Of all those comprising Henry's future courtly company, the king promises his wife will be the "principall blessing". And "because I know not but God may call me, before ye be readie for Mariage; I will shortly set downe to you heere my aduice therein", James says20. The well-informed choice of a bride is paramount, as the union will prove either "the greatest earthly felicitie or misery", and the prince should endeavor to "prepare himself" by keeping his body clean21, because it belongs to his future wife, and besides, Henry has a duty to populate posterity with legitimate sons. That preparation must also include careful study of potential matches to ascertain their ability to serve "the three causes [wherefore Mariage was first ordeined by God]": the "staying of lust", the "procreation of children", and "that man should by his Wife, get a helper like himselfe"22. She should possess beauty, riches, and advantageous friendships by alliance; James calls these "the three accessories", blessings which if abused will become curses. To bolster and make good use of these, then, these Henry must look for strong traits of fecundity, wisdom, and honesty. Once she's been chosen, his wife should be strictly limited to the economic affairs of the house, having no involvement in governmental administration, her attendants and other company must be chosen for their chastity, and at no point is Henry to be angry at the same time as his wife, lest they create a positive feedback loop. If Henry has children, James advises him not to coddle them; to love them, but to show it "as the gentlenesse of their nature will deserue". As feuds are certain otherwise, Henry is also advised to keep the principles of primogeniture intact. Have you selected your chosen family because they're nice to you? And are you nice to the family you're stuck with because you're supposed to be? Did you ever consider that these are strategic choices, and treating them otherwise merely employs the "strategy" of ignorance, spelling, alllmost-guaranteedly, your doom?
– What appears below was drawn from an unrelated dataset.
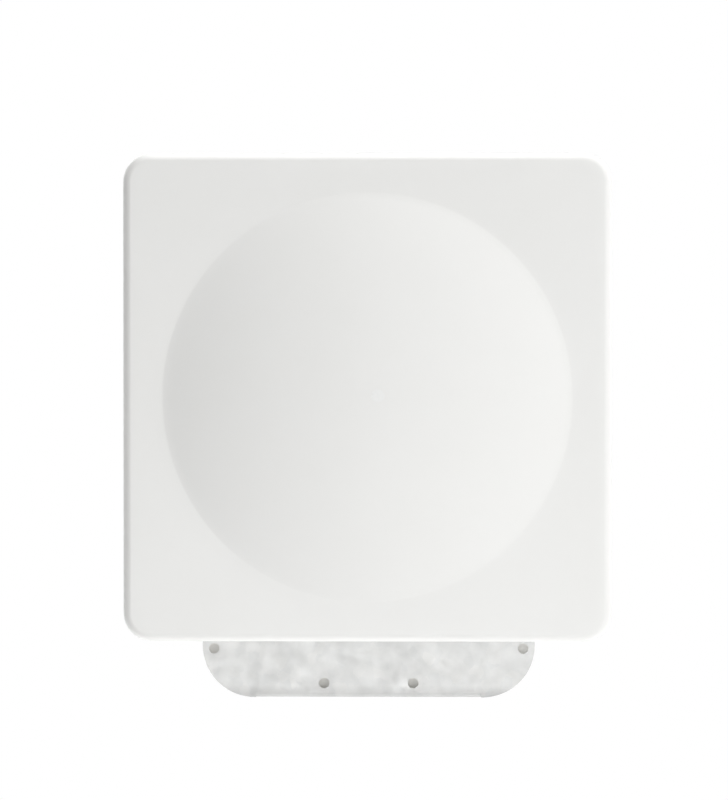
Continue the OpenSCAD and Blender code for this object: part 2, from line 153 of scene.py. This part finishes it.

In all relationships, the king is to set the example.

"And as your company should be a paterne to the rest of the people, so should your person be a lampe and mirrour to your company: giuing light to your seruants to walke in the path of vertue, and representing vnto them such worthie qualities, as they should preasse to imitate."
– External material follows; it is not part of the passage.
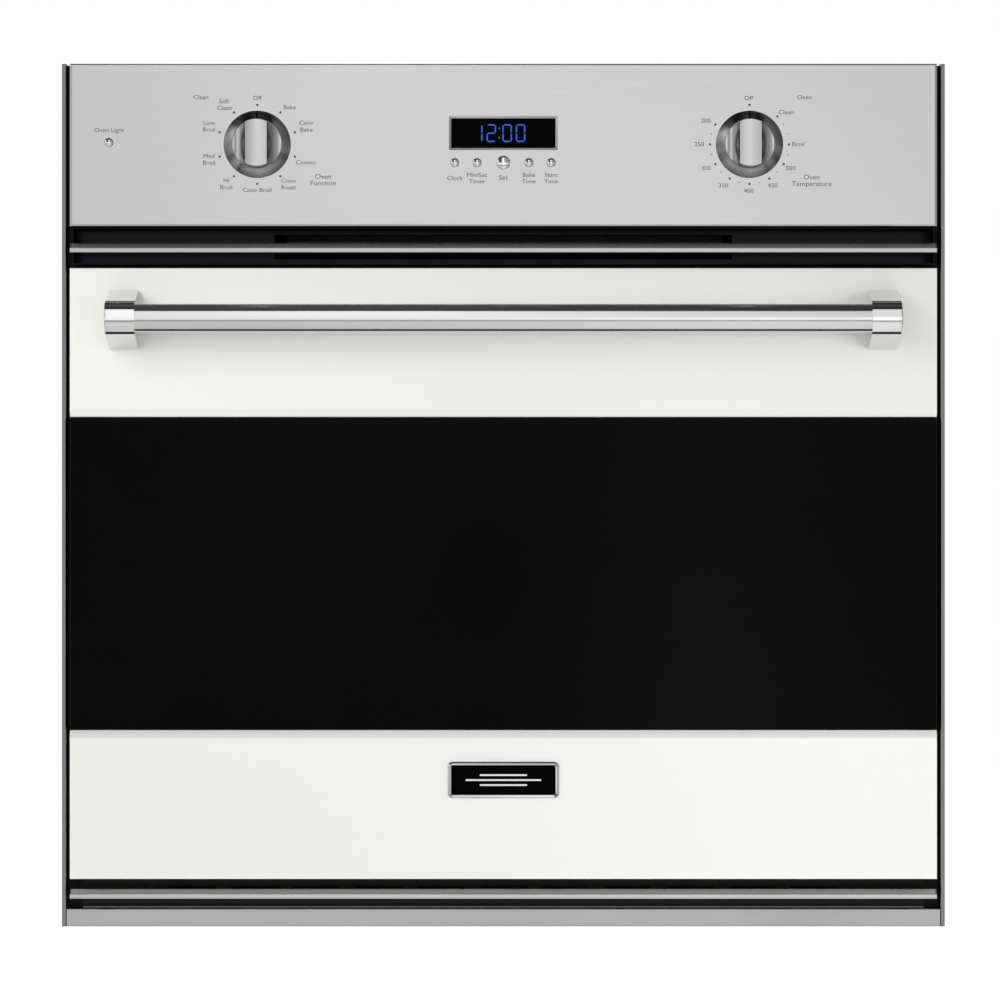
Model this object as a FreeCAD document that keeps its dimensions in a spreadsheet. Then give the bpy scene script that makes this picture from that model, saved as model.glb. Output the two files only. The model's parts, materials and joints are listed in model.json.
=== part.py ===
import FreeCAD, Part
import math
import os
import re

import Sketcher
from FreeCAD import Placement, Rotation, Vector

# A built-in single wall oven with a drop-down door.
# X is to the right, -Y is towards the user and +Z is up.  The origin is the bottom centre of the
# cabinet opening, in the plane of the cabinet's face: the base rests on z = 0, the chassis fills
# +Y, and everything in front of the cabinet is at -Y.  All lengths are in millimetres.

DIMENSIONS = (
    # outside of the face
    ("face_width", 749.3),
    ("face_top", 712.0),
    ("face_low", -20.0),
    ("lip_width", 3.75),
    ("lip_reach", 22.0),
    ("panel_reach", 47.0),
    ("panel_width", 732.0),
    ("panel_low", 572.8),
    ("panel_top", 710.3),
    ("panel_skin", 1.5),
    ("panel_edge", 2.0),
    ("trim_plate_top", -4.9),
    ("trim_plate_width", 741.0),
    ("trim_screw_x", 364.3),
    ("trim_screw_low", 90.0),
    ("trim_screw_high", 600.0),
    ("trim_hole_radius", 2.4),
    # chassis
    ("chassis_width", 716.0),
    ("chassis_height", 690.0),
    ("chassis_depth", 585.0),
    ("rear_flange", 18.0),
    ("sheet", 1.2),
    ("frame_front", -2.6),
    ("frame_back", -1.0),
    ("frame_low", -4.8),
    ("pan_height", 30.0),
    # cavity
    ("cavity_width", 643.0),
    ("cavity_low", 75.0),
    ("cavity_top", 494.0),
    ("cavity_depth", 480.0),
    ("liner_wall", 1.5),
    ("mouth_radius", 16.0),
    ("wool_width", 704.0),
    ("wool_low", 38.0),
    ("wool_top", 534.0),
    ("wool_back", 510.0),
    # door
    ("door_low", 22.0),
    ("door_top", 537.6),
    ("door_back", -9.0),
    ("skin", 1.2),
    ("skin_back", -14.0),
    ("glass_low", 147.5),
    ("glass_top", 412.0),
    ("glass_front", -44.1),
    ("glass_thickness", 5.0),
    ("bevel_height", 6.3),
    ("bevel_depth", 4.0),
    ("hinge_y", -35.0),
    ("hinge_z", 28.0),
    ("hinge_x", 339.0),
    ("hinge_pin_radius", 3.0),
    ("hinge_top", 138.0),
    ("window_half", 280.0),
    ("window_low", 170.0),
    ("window_top", 390.0),
    ("running_gap", 0.05),
    ("free_gap", 0.35),
    # handle
    ("handle_z", 493.8),
    ("handle_y", -91.5),
    ("tube_radius", 12.0),
    ("cap_inner_x", 307.7),
    ("cap_width", 25.2),
    ("cap_nose_radius", 14.9),
    ("cap_foot_height", 50.0),
    ("tube_socket", 6.0),
    # controls
    ("knob_x", 207.7),
    ("knob_z", 642.0),
    ("knob_radius", 28.35),
    ("knob_face_radius", 22.0),
    ("knob_rim_height", 9.0),
    ("knob_height", 27.0),
    ("grip_width", 18.8),
    ("grip_length", 41.5),
    ("spindle_radius", 3.0),
    ("stem_radius", 5.6),
    ("bezel_width", 0.9),
    ("bezel_height", 1.4),
    ("button_radius", 4.05),
    ("set_button_radius", 6.0),
    ("button_z", 626.5),
    ("button_pitch", 21.5),
    ("button_travel", 1.5),
    ("light_x", -332.8),
    ("light_z", 643.5),
    ("display_z", 651.5),
    ("display_width", 91.7),
    ("display_height", 28.7),
    ("display_rim", 1.9),
    # vents
    ("upper_bar_low", 550.8),
    ("bar_height", 7.9),
    ("bar_slope", 4.2),
    ("lower_bar_low", 5.2),
    ("bar_front", -46.0),
    ("bar_back", -35.8),
    # badge
    ("badge_z", 105.6),
    ("badge_width", 93.4),
    ("badge_height", 30.5),
    # inside the cavity
    ("element_radius", 3.25),
    ("element_front", 60.0),
    ("element_end", 520.0),
    ("broil_back", 410.0),
    ("broil_z", 474.0),
    ("bake_back", 440.0),
    ("bake_z", 61.0),
    ("wire_radius", 3.0),
    ("rack_x", 300.0),
    ("rack_front", 18.0),
    ("rack_back", 428.0),
    ("rack_level", 130.0),
    ("rack_pitch", 65.0),
    ("guide_x", 304.0),
    ("fan_z", 280.0),
    ("fan_radius", 75.0),
    ("fan_shaft_radius", 4.0),
    ("baffle_front", 438.0),
    # blower
    ("blower_y", 78.0),
    ("blower_z", 592.0),
    ("blower_radius", 32.0),
    ("blower_half", 200.0),
    ("conduit_radius", 11.1),
    ("conduit_x", 280.0),
    ("conduit_z", 630.0),
)
VALUES = dict(DIMENSIONS)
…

Of these worthy qualities temperance takes James' spotlight. It is by being moderate and balanced that Henry will thrive and encourage the realm to do the same. Though justice was discussed in the first book in terms of its desired treatment during the prince's establishment, it gets a more thorough examination in this second book where temperance in office is covered. A straightforward warning against the rot sinking the United States' "justice system"23 is offered:

Lawes are ordained as rules of vertuous and sociall liuing, and not to bee snares to trap your good subjects: and therefore the lawe must be interpreted according to the meaning, and not to the literall sense thereof".
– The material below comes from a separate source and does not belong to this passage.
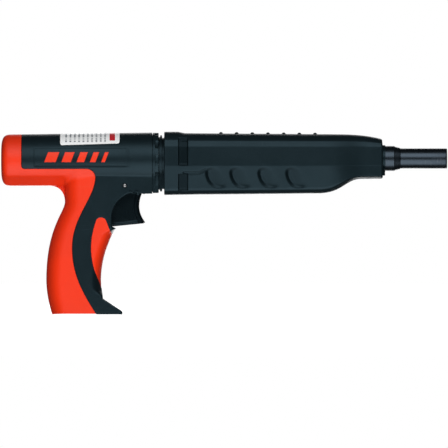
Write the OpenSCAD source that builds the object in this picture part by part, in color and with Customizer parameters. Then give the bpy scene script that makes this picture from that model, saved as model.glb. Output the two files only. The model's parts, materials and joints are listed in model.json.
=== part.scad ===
// Powder-actuated nail gun, single shot, trigger operated.
// The origin is the centre of the muzzle's front face. +X points out of the muzzle, +Z is up,
// and the tool's right side is at negative Y. All sizes are millimetres.

/* [Handle unit] */
// Radius of the round receiver housing
receiver_r = 20.9; // [20.6:0.1:21.4]
// Crown of the rear cap, measured along X
rear_x = -350; // [-352:0.5:-349]
// Front face of the receiver housing
receiver_front_x = -231.5; // [-232:0.5:-231]
// Underside of the trigger housing
trigger_block_z = -27.65; // [-28.5:0.05:-27]
// Half of the grip's thickness
grip_half_w = 16.2; // [15.5:0.1:16.4]
// Bottom of the grip
grip_bottom_z = -122.5; // [-124:0.5:-121]
// Wall of the housing halves
wall = 3; // [2.6:0.1:3.2]
// Thickness of the soft overmould
skin = 2.2; // [1.8:0.1:2.4]

/* [Guide tube and breech] */
// Outer radius of the guide tube
guide_r = 15; // [15:0.1:15.2]
// Inner radius of the guide tube
guide_bore_r = 12.6; // [12.5:0.05:12.7]
// Front end of the guide tube
guide_front_x = -126; // [-127:0.5:-125]
// Radial running clearance of the sliding parts
running = 0.05; // [0.02:0.01:0.1]
// Gap between faces that move past or towards each other
gap = 0.3; // [0.3:0.05:0.4]

/* [Foregrip] */
// Rear face of the foregrip
foregrip_rear_x = -222; // [-222.5:0.5:-221.5]
// Front face of the foregrip's nose
foregrip_front_x = -50.5; // [-51:0.5:-50]
// Half of the foregrip's width
foregrip_half_w = 22; // [21:0.5:23]
// Forward travel of the foregrip and barrel for loading
open_travel = 65; // [60:1:65]

/* [Barrel and muzzle] */
// Radius of the muzzle tube
muzzle_r = 8; // [7.5:0.1:8.5]
// Radius of the muzzle's bore
muzzle_bore_r = 4.05; // [3.9:0.05:4.3]
// Length of the muzzle's bore, which takes the nail
muzzle_bore_length = 66; // [60:1:66]
// Length of the muzzle tube in front of the collar
muzzle_tube_length = 36.5; // [35:0.5:38]
// Radius of the barrel's cylinder bore
cylinder_bore_r = 8.05; // [7.8:0.05:8.3]
// Radius of the chamber
chamber_r = 2.95; // [2.9:0.05:3.1]
// Stroke of the piston
piston_stroke = 70; // [60:1:70]

/* [Trigger] */
// Trigger pivot, X and Z
trigger_pivot = [-252.9, -21.3]; // [-260:0.1:-250]
// Half of the trigger's width
trigger_half_w = 6; // [5.5:0.1:6.2]
// Radius of the trigger pin and the sear pin
pin_r = 1.5; // [1.4:0.05:1.6]

/* [Hidden] */
$fn = 64;
eps = 0.01;
receiver_z = -0.5;
grip_top_z = -5;
sleeve_front_x = guide_front_x - 4 - open_travel - gap;
sleeve_rear_x = receiver_front_x + 5.1 + gap;
breech_face_x = -228.3;
barrel_rear_x = breech_face_x + gap;
barrel_r = guide_bore_r - running;
barrel_front_x = -75;
piston_rear_x = -212;
piston_head_l = 7;
buffer_x = piston_rear_x + piston_head_l + piston_stroke + 0.5;
muzzle_rear_x = buffer_x + 10;
collar_r = 9.9;
collar_front_x = -41.5;
bush_r = 13.2;
sear_pivot = [-275, -20.5];
guide_rear_x = rear_x + 10;
orange = [0.93, 0.25, 0.1];
black = [0.13, 0.16, 0.18];
blued = [0.2, 0.24, 0.27];
steel = [0.62, 0.64, 0.66];

// ---- Curves and outlines. Outlines are lists of [x, z], drawn anticlockwise. ----

// Cubic curve through its two end points, pulled towards the two middle ones
function bezier_point(p, t) = pow(1 - t, 3) * p[0] + 3 * t * pow(1 - t, 2) * p[1]
    + 3 * t * t * (1 - t) * p[2] + pow(t, 3) * p[3];
function curve(p, steps = 10) = [for (i = [0:steps]) bezier_point(p, i / steps)];
function arc(centre, r, from, to, steps = 8) =
    [for (i = [0:steps]) let (a = from + (to - from) * i / steps) centre + r * [cos(a), sin(a)]];
function left_normal(v) = [-v[1], v[0]] / norm(v);
// Moves every side of a closed anticlockwise outline inwards by d
function inset(pts, d) = let (n = len(pts)) [for (i = [0:n - 1])
    let (a = left_normal(pts[i] - pts[(i + n - 1) % n]), b = left_normal(pts[(i + 1) % n] - pts[i]))
    pts[i] + d * (a + b) / (1 + a * b)];
function reversed(pts) = [for (i = [len(pts) - 1:-1:0]) pts[i]];

// Back of the grip, from the receiver down to the heel
grip_back = concat(
    curve([[-312, -21.4], [-304, -21.4], [-300, -27], [-300, -34]], 6),
    curve([[-300, -34.5], [-300, -42], [-314.6, -54], [-314.6, -95]], 12),
    curve([[-314.6, -95.5], [-314.6, -106], [-312, -116], [-310, grip_bottom_z]], 6));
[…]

This, this they call Early Modern. Instead of the much more apt Just Before Things Fell Off a Cliff. Tell me, did this come out of the most rockin' time, The Golden Age of Derpland? People regularly died of Typhoid Fever, you know. Or was this guy so ahead of his time we've had to go backwards before we can even approach the correct direction towards his dictum's rightful setting? Oh, it's an ancient idea, by no means his, he just read some books and had the really unfair advantage that they burned and tore easily and missed pages and who knows what language you're going to get even and "looking something up" likely involves a long hike or a complicated gift exchange and it's not like he had to spend sixteen hours a day to choose between talking into the clown mouth at the drive-thru or else thumb through lolcat pics waiting for the delivery pizza and...? Yes, the Basilikon Doron contains simple, old ideas. The fact that humanity has lost them twice now means you'd better treat them with the reverence of novelty, and continue "discovering" them at regular intervals.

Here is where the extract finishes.